Russia reviving domestic aviation with new aircraft engine, cutting dependence on foreign suppliers, experts tell RT
The successful maiden flight of the Irkut MC-21-310 aircraft this week is a clear sign that Russia is serious about restoring its civil aviation while reviving its domestic aerospace industry, aviation experts told RT.

The narrow-body jet airliner, equipped with two Russian-made PD-14 engines, took off from the Irkutsk Aviation Plant this week, with the flight lasting one hour and 25 minutes. 

According to independent aviation expert and lawyer Elmar Giemulla, with the domestically made PD-14-Turbofans, “Russia would be entirely independent from foreign manufacturers.”

Any maiden flight is a technological landmark, says FlightGlobal journalist David Kaminski-Morrow, adding that, “although Irkut has already been flying the MC-21 for more than three years, the development of this new variant with the PD-14 engine is a signal that Russia is serious about reviving its domestic aerospace industry, as demonstrated by the first flight of the Il-114-300 and the continuing refinement of the Superjet 100.”

He explained that “Russia is certainly capable of conducting aerospace manufacturing independently of foreign suppliers, because the Soviet Union’s civil aviation industry demonstrated this for several decades.” 

Also on rt.com Russia looks to restore status in civil aviation: MC-21 makes maiden flight using Russian-made engines, ending reliance on West

However, he said, “The question is whether such independence would benefit Russia – beyond simply satisfying its domestic market and its national pride – or ultimately have the effect of isolating Russia from a world which has become increasingly more globalized and less protectionist.”

Giemulla agreed that it is possible to end reliance on Western tech, but not overnight. “Most of the Russian fleet is Western-made. To replace hundreds of aircraft does not only mean to produce enough of them but also to wait for the Western-made aircraft to be written off,” he said. 

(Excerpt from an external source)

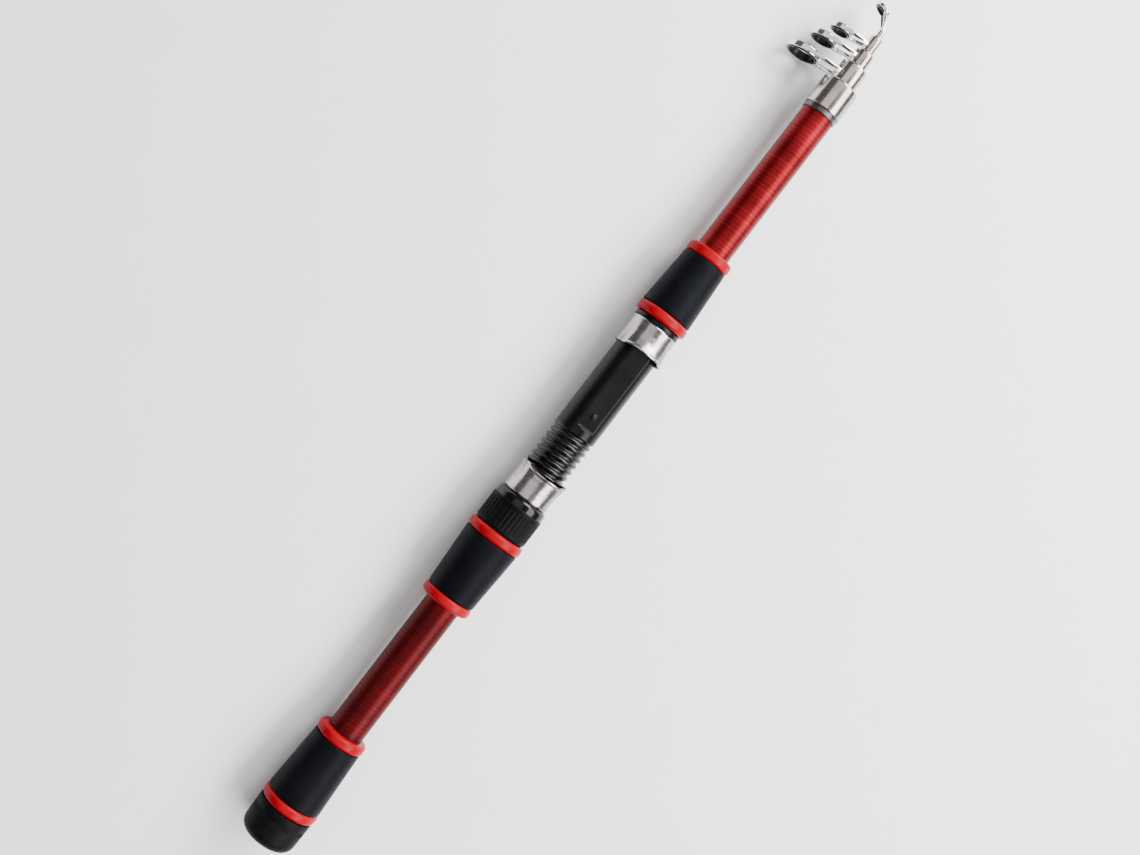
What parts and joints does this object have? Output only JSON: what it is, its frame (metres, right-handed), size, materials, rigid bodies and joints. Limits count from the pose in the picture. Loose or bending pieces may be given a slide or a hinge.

According to Kaminski-Morrow, “There is no doubt that the MC-21 is a vast improvement on Soviet-era passenger aircraft, in terms of efficiency and comfort.”

To succeed outside the Russian market, the MC-21 will need not only to be “highly competitive and build a strong reputation, but will also need to overcome external perceptions and resistance, especially given the unfavorable geopolitical situation.”

The expert pointed out that “it is notable the MC-21 has a choice of engines – one Western, one Russian – and this provides more flexibility than simply offering only one option.”